Task description: Write out again, unaltered, the lines from the start through the line containing "and two keys.".

Provided data:
----------------------------------------

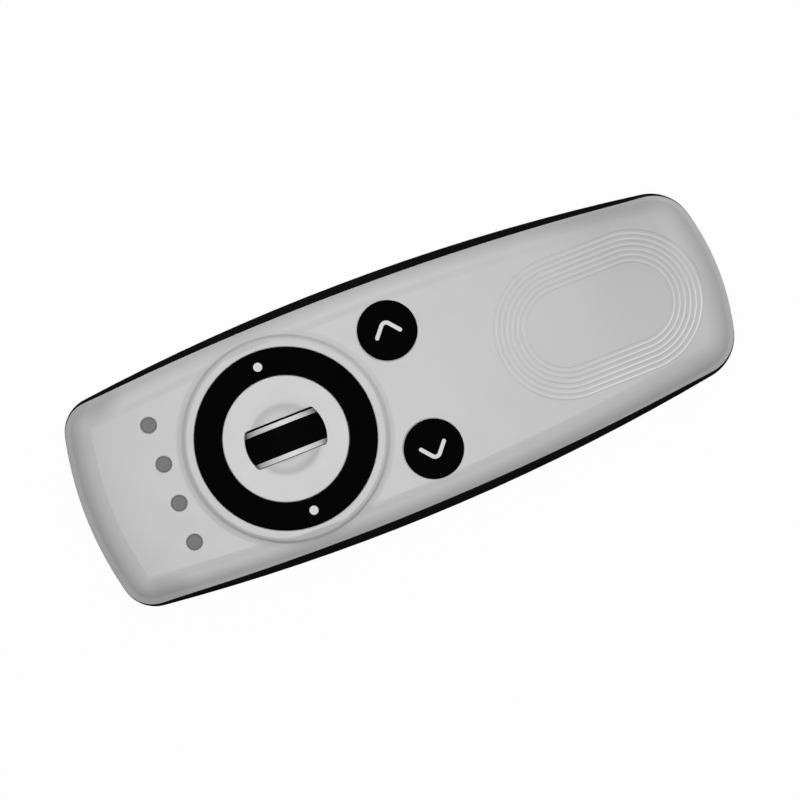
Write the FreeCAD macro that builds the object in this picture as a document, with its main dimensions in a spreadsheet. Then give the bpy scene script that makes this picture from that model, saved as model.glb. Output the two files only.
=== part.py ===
"""A hand-held smart remote control with a thumb wheel, a rocking ring and two keys.

The remote lies on its back. X runs along it, from the end with the four lights to the end with
the grip, Y across it and Z up from the face that it lies on. The origin is under its middle.
"""
import FreeCAD, Part
import math
import os
import Sketcher

V = FreeCAD.Vector
document = FreeCAD.newDocument("remote_control")

# Driving dimensions, in millimetres and degrees. Each row is a name, a value and what it measures.
DRIVING_DIMENSIONS = [
    ("case_length", 138.0, "end to end"),
    ("case_width", 50.6, "across the widest place"),
    ("widest_offset", -10.0, "the widest place, from the middle"),
    ("side_radius", 442.0, "bulge of the long sides in plan"),
    ("near_end_radius", 70.5, "bulge of the end with the lights"),
    ("far_end_radius", 50.0, "bulge of the end with the grip"),
    ("near_corner_radius", 7.3, "corners beside the lights"),
    ("far_corner_radius", 9.2, "corners beside the grip"),
    ("case_height", 20.0, "back to the top of the crown"),
    ("belt_height", 7.0, "height of the widest line"),
    ("side_draft", 13.5, "lean of the walls above the belt, degrees"),
    ("top_round", 5.0, "rounding of the top edge"),
    ("inside_round", 1.7, "rounding of that edge inside the shell"),
    ("bottom_round", 5.5, "rounding of the back edge"),
    ("crown_length_radius", 1800.0, "arch of the top along the case"),
    ("crown_width_radius", 800.0, "arch of the top across the case"),
    ("shell_wall", 1.8, "thickness of both shells"),
    ("split_height", 15.5, "height of the parting line at the middle"),
    ("split_radius", 380.0, "arch of the parting line"),
    ("split_bend", 52.0, "where that arch begins to turn down, from the middle"),
    ("split_end_radius", 52.0, "arch of the parting line at the ends"),
    ("split_gap", 0.15, "gap between the shells"),
    ("lip_rise", 0.8, "height of the lip that locates the cover"),
    ("lip_play", 0.1, "clearance round the lip"),
    ("ring_inset", 44.15, "ring's centre from the end with the lights"),
    ("ring_radius", 18.05, "outside of the ring"),
    ("ring_plate", 1.6, "thickness of the ring's face"),
    ("ring_skirt_wall", 1.4, "thickness of the ring's skirt"),
    ("ring_flange_reach", 1.2, "how far the ring's flange runs under the cover"),
    ("ring_flange_depth", 2.7, "top of the flange below the ring's face"),
    ("ring_flange_height", 1.2, "thickness of the flange"),
    ("ring_axis_depth", 4.0, "rocking axis below the ring's face"),
    ("trunnion_radius", 0.9, "pins that the ring rocks on"),
    ("trunnion_length", 2.1, "how far the pins stand out of the flange"),
    ("ring_mark_radius", 0.9, "white dots on the ring"),
    ("ring_mark_reach", 15.25, "dots and feet from the ring's centre"),
    ("mark_depth", 0.6, "depth of the inlaid marks"),
    ("collar_radius", 20.75, "foot of the raised collar round the ring"),
    ("collar_slope", 0.9, "width of the collar's slope"),
    ("collar_rise", 0.15, "collar above the top of the crown"),
    ("collar_round", 0.7, "rounding of the collar's edge"),
    ("collar_skin", 0.45, "collar above the rounded edge of the case"),
    ("moving_gap", 0.25, "gap round the ring, the keys and the disc"),
    ("edge_chamfer", 0.15, "bevel of the edges on the top"),
    ("disc_radius", 12.6, "centre disc"),
    ("disc_rise", 0.1, "centre disc above the ring"),
    ("disc_plate", 2.6, "thickness of the centre disc"),
    ("disc_skirt_wall", 1.2, "wall under the disc's rim"),
    ("disc_skirt_depth", 5.2, "depth of that wall"),
    ("dish_radius", 7.3, "finger dish round the wheel"),
    ("dish_depth", 0.9, "depth of the finger dish"),
    ("dish_round", 16.0, "easy rounding of the dish's rim"),
    ("slot_radius", 8.25, "round ends of the wheel's slot"),
    ("slot_half_width", 4.05, "half the width of the slot"),
    ("slot_shift", 0.15, "slot's middle from the wheel's middle"),
    ("slot_corner", 0.8, "corners of the slot"),
    ("leg_radius", 1.5, "legs under the disc"),
    ("leg_offset", 7.7, "legs from the centre, along and across"),
    ("wheel_radius", 8.5, "outside of the wheel's tyre"),
    ("wheel_rise", 0.9, "wheel above the ring's face"),
    ("wheel_width", 7.5, "over both rims"),
    ("tyre_width", 5.56, "rubber between the rims"),
    ("tyre_depth", 1.3, "thickness of the rubber"),
    ("rim_drop", 0.15, "rims below the rubber"),
    ("web_width", 3.0, "wheel's web"),
    ("axle_radius", 1.0, "wheel's axle"),
    ("running_play", 0.05, "radial clearance of the pins that turn"),
    ("fixed_play", 0.02, "radial clearance of what is pressed or inlaid"),
    ("magnet_radius", 2.0, "ring magnet on the axle"),
    ("magnet_width", 1.6, "ring magnet on the axle"),
    ("cradle_clearance", 0.5, "arms of the cradle beside the wheel"),
    ("cradle_wall", 1.2, "thickness of the arms"),
    ("cradle_half_height", 1.9, "half the height of the arms at the wheel"),
    ("pivot_reach", 14.0, "cradle's pivot from the wheel"),
    ("press_reach", 11.3, "cradle's press bar from the wheel"),
    ("press_bar", 2.6, "width of the press bar"),
    ("pivot_radius", 0.75, "cradle's hinge pin"),
    ("bracket_wall", 1.8, "posts that carry the hinge pin"),
    ("bracket_gap", 0.35, "posts beside the cradle"),
    ("key_offset", 26.62, "keys from the ring's centre, along"),
    ("key_spread", 12.66, "keys from the centre line"),
    ("key_radius", 5.8, "face of a key"),
    ("key_drop", 0.15, "key's face below the cover round it"),
    ("key_flange_reach", 1.1, "how far a key's flange runs under the cover"),
    ("key_flange_height", 1.1, "thickness of a key's flange"),
    ("flange_gap", 0.25, "flanges below the inside of the cover"),
    ("stem_radius", 2.0, "stems and feet that press the domes"),
    ("chevron_reach", 2.45, "half the width of a chevron, between the ends of its line"),
    ("chevron_stroke", 0.8, "width of its line"),
    ("chevron_bend", 1.0, "bend of its line"),
    ("chevron_top", 0.6, "centre of the bend beyond the key's centre"),
    ("chevron_foot", 0.775, "ends of its line before the key's centre"),
    ("light_inset", 19.7, "lights from their end"),
    ("light_pitch", 8.32, "from light to light"),
    ("light_radius", 1.6, "hole for a light"),
    ("light_drop", 0.05, "light's face below the cover round it"),
    ("light_flange_reach", 0.7, "light pipe's flange"),
    ("light_flange_height", 1.0, "light pipe's flange"),
    ("light_pipe_gap", 0.5, "light pipe above its diode"),
    ("diode_height", 0.8, "light diodes"),
    ("grip_inset", 26.84, "grip's centre from its end"),
    ("grip_straight", 14.2, "straight part of the grip's lines"),
    ("grip_inner_radius", 7.9, "innermost line"),
    ("grip_pitch", 1.08, "from line to line"),
    ("grip_line_width", 0.34, "width of a line"),
    ("grip_line_depth", 0.2, "depth of a line"),
    ("board_height", 6.8, "underside of the circuit board"),
    ("board_thickness", 1.2, "circuit board"),
    ("board_inset", 4.0, "board's edge inside the belt"),
    ("frame_thickness", 1.2, "frame on the board"),
    ("frame_inset", 4.4, "frame's edge inside the belt"),
    ("frame_tail", 9.5, "frame beyond the keys' centres"),
    ("frame_gap", 0.4, "frame round the wheel, the domes and the bosses"),
    ("dome_height", 3.0, "rubber domes"),
    ("dome_radius", 4.4, "foot of a dome"),
    ("dome_foot", 0.4, "thickness of the foot"),
    ("pill_radius", 1.4, "carbon pill in a dome"),
    ("pill_height", 0.6, "carbon pill in a dome"),
    ("pill_travel", 0.65, "pill above the board"),
    ("near_screw_inset", 9.0, "near case screws from their end"),
    ("near_screw_spread", 12.5, "near case screws from the centre line"),
    ("far_screw_inset", 10.5, "far case screws from their end"),
    ("far_screw_spread", 10.5, "far case screws from the centre line"),
    ("base_boss_radius", 3.4, "screw bosses of the base"),
    ("cover_boss_radius", 2.6, "screw bosses of the cover"),
    ("screw_head_radius", 2.3, "heads of the case screws"),
    ("screw_head_height", 1.5, "heads of the case screws"),
    ("screw_head_gap", 0.4, "counterbores round the heads"),
    ("screw_seat", 3.9, "height of the face that the heads seat on"),
    ("screw_radius", 1.2, "shanks of the case screws"),
    ("screw_reach", 5.0, "shanks into the cover's bosses"),
    ("screw_clearance", 0.15, "holes that the screws pass through"),
    ("disc_screw_radius", 0.8, "shanks of the screws in the disc's legs"),
    ("disc_screw_head_radius", 1.6, "their heads"),
    ("disc_screw_head_height", 1.1, "their heads"),
    ("disc_screw_reach", 4.5, "their shanks into the legs"),
    ("battery_inset", 35.0, "coin cell's centre from the end with the grip"),
    ("battery_radius", 12.25, "coin cell"),
    ("battery_height", 3.0, "coin cell"),
    ("battery_gap", 0.4, "coin cell to its well and the door"),
    ("well_wall", 1.0, "wall round the cell"),
    ("well_height", 6.2, "top of that wall"),
    ("door_inset", 52.5, "door's inner edge from the end with the grip"),
    ("door_half_width", 14.0, "door across the case"),
    ("door_recess", 0.2, "door inside the back face"),
    ("door_thickness", 1.6, "battery door"),
    ("tongue_reach", 1.2, "tongues that run in the base"),
    ("tongue_height", 0.7, "thickness of the tongues"),
    ("door_play", 0.15, "clearance round the door"),
    ("ledge_wall", 1.4, "base above the door and beside its tongues"),
    ("finger_line_inset", 5.0, "first finger line from the door's inner edge"),
    ("finger_line_pitch", 2.0, "from finger line to finger line"),
    ("finger_line_length", 13.0, "length of a finger line"),
    ("contact_strip", 0.3, "thickness of the battery contacts"),
    ("contact_width", 5.0, "width of the battery contacts"),
]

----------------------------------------

Answer in full:
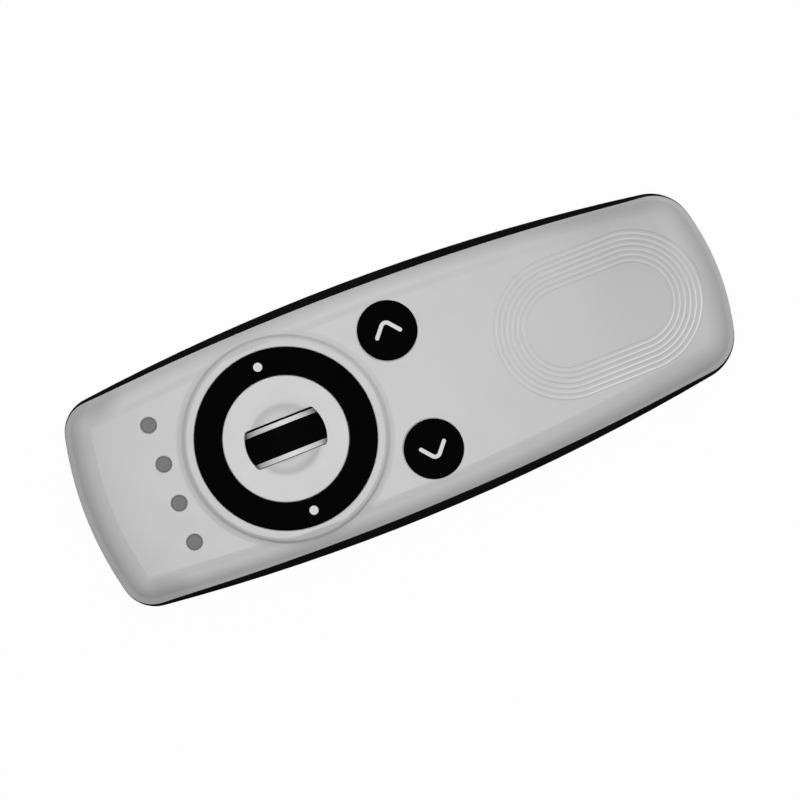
Write the FreeCAD macro that builds the object in this picture as a document, with its main dimensions in a spreadsheet. Then give the bpy scene script that makes this picture from that model, saved as model.glb. Output the two files only.
=== part.py ===
"""A hand-held smart remote control with a thumb wheel, a rocking ring and two keys.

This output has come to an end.